The Tucson Conquistadores have outlined a new plan to remake the two 18-hole golf courses at Reid Park into a venue that could lure the PGA back to the city.
A key aspect of the unsolicited proposal from the group calls for selling up to 15 acres of the Randolph Golf Course along East Broadway to private developers, which would bring additional retail space across the street from El Con shopping center.
The group believes the sale of the property could fund a massive renovation of the city-owned Randolph courses, enough to bring back a Professional Golfers’ Association golf tournament to Tucson.
An annual tournament could bring in between $15 million and $25 million to the economy, said Jose Rincon, the past president of the Conquistadores, in a three-page letter to City Manager Mike Ortega. The Conquistadores are a nonprofit that supports youth programs through golf events.
The goal is to have a new PGA-approved course operational by 2021, as the Conquistadores contract with a pharmaceutical company to hold its golf tournament — the Champions Tour Cologuard Classic at the OMNI Tucson National on the northwest side — ends in 2020.
“We would like to bring professional golf and its rich tradition back to the core of our City of Tucson,” Rincon wrote. “We strongly believe that a renovated golf course could serve as the crown jewel of golf in Tucson.”
No cost estimate was attached to the plan. Nor did the Conquistadores say if they would be willing to put up their own money as part of the redevelopment of the two courses.

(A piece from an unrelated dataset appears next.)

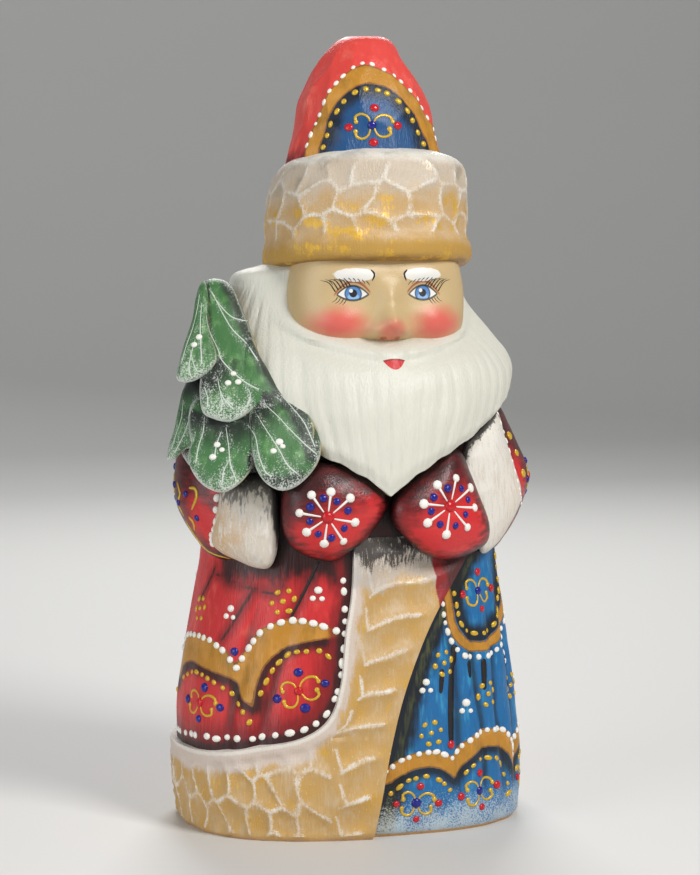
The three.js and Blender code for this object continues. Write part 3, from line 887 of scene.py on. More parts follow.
@dataclass(frozen=True)
class Face:
    """A doll-like face on even thirds."""

    side: Path = (
        (0, 129), (10, 128.4), (16.5, 125), (19, 118.5), (19.6, 112), (18.8, 106.5), (15, 102.4),
        (8, 100.4),
    )
    low: float = 99.8

    def relief(self, across: Points, height: Points, tall: Points) -> Points:
        """The carving, in units forwards of an even mask."""
        x, z = across - HEAD_X, height
        s = np.abs(x)
        nose = 4.7 * bell(x / 3.2) * bell((z - NOSE_BASE_Z - 2.4) / 3.1)
        bridge = 1.8 * bell(x / 2.4) * ease((z - NOSE_BASE_Z - 1) / 4) * ease((BROW_Z + 1 - z) / 5)
        wings = 1.7 * bell((s - 3.5) / 1.6) * bell((z - NOSE_BASE_Z - 1.5) / 1.7)
        cheeks = 1.7 * bell((s - EYE_X * 1.45) / 5) * bell((z - NOSE_BASE_Z - 2.8) / 3.8)
        sockets = -1.1 * bell((s - EYE_X) / 4.2) * bell((z - EYE_Z - 0.6) / 2.8)
        lids = 0.5 * bell((s - EYE_X) / 2.7) * bell((z - EYE_Z) / 1.7)
        brows = 0.7 * bell((s - EYE_X) / 5) * bell((z - BROW_Z - 0.8) / 1.9)
        return nose + bridge + wings + cheeks + sockets + lids + brows

    def build(self, finishes: "Finishes") -> Forms:
        """Carves the face, as a list of one object."""
        right = tuple((HEAD_X + x, z) for x, z in self.side)
        left = tuple((HEAD_X - x, z) for x, z in self.side[:0:-1])
        mask = Lump((*right, (HEAD_X, self.low), *left), 11.5, (0, 0.05), 13, 6, 2.5, 0.0)
        return [painted(mask.carve("face", 132, 96, self.relief), finishes.skin)]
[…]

The group lists the University of Arizona and Rio Nuevo Multipurpose taxing district as potential partners, but officials stress the proposal is in the earliest developmental stages and hasn’t been formally discussed with the Tucson City Council.
The city is evaluating the proposal, but it is unclear whether it would help or hinder Tucson’s efforts to address a major, long-term issue to keeping city courses open — how to pay for an estimated $20 million in much-needed capital improvements at the five city-owned courses. Ortega has scheduled a formal council discussion for May 22.
Ortega cautioned city officials are reviewing the proposal brought forward by the community group and it should not be taken as a sign that there is support to sell property along Broadway or to reduce the number of playable rounds of golf at Reid Park.
The Conquistadores, however, are optimistic that with a newly renovated golf course, the Arizona Wildcats’ golf teams could make Randolph their home course. Currently, the teams use Sewailo Golf Course at Casino Del Sol, which is about 9 miles from the UA campus.
The group’s proposal also calls for turning the Randolph Tennis Center in a “grade-A facility.”
With the UA’s baseball team already using Hi Corbett Field at Reid Park, the group imagines that sometime after 2021, the Wildcats could establish what the Conquistadores call a “UA sports hub” at Reid Park.
But at least one city councilman is skeptical that such a broad proposal could come together quickly, if at all.
“UA Athletics has five major capital projects going on right now valued at between $60 million and $70 million,” said Councilman Steve Kozachik, who also is the associate director of athletics facilities and capital projects at the University of Arizona.
And while he made it clear he wasn’t speaking for the UA, Kozachik said he’d be in the loop on any serious discussions related to new facilities.
“Nothing I’ve heard indicates that plowing another several million athletic department dollars into the renovation of Randolph Golf course is anything on our near-term priority list. Certainly not to meet the Conquistadores goal of 2021,” he said.
Additionally, Kozachik said the Conquistadores have to carefully balance the needs of professional golfers and the thousands of golfers who use the two 18-hole Reid Park courses every year.
“Everyone agrees seeing the PGA back in midtown would be a great thing, but not at all costs,” he said. “We have a $25 million capital need on the existing golf enterprise. Nobody seems to want to talk about how we fund that, much less the costs we’d take on if Randolph suddenly became a course we’d have to maintain to the level pros want.”
He also notes that the only real identified funding source for the project is the city of Tucson.
“The people who want this need to bring some serious cash to the table and quit setting dates that send a message this is farther along than just having seen some eye candy of what a new course would look like,” Kozachik said.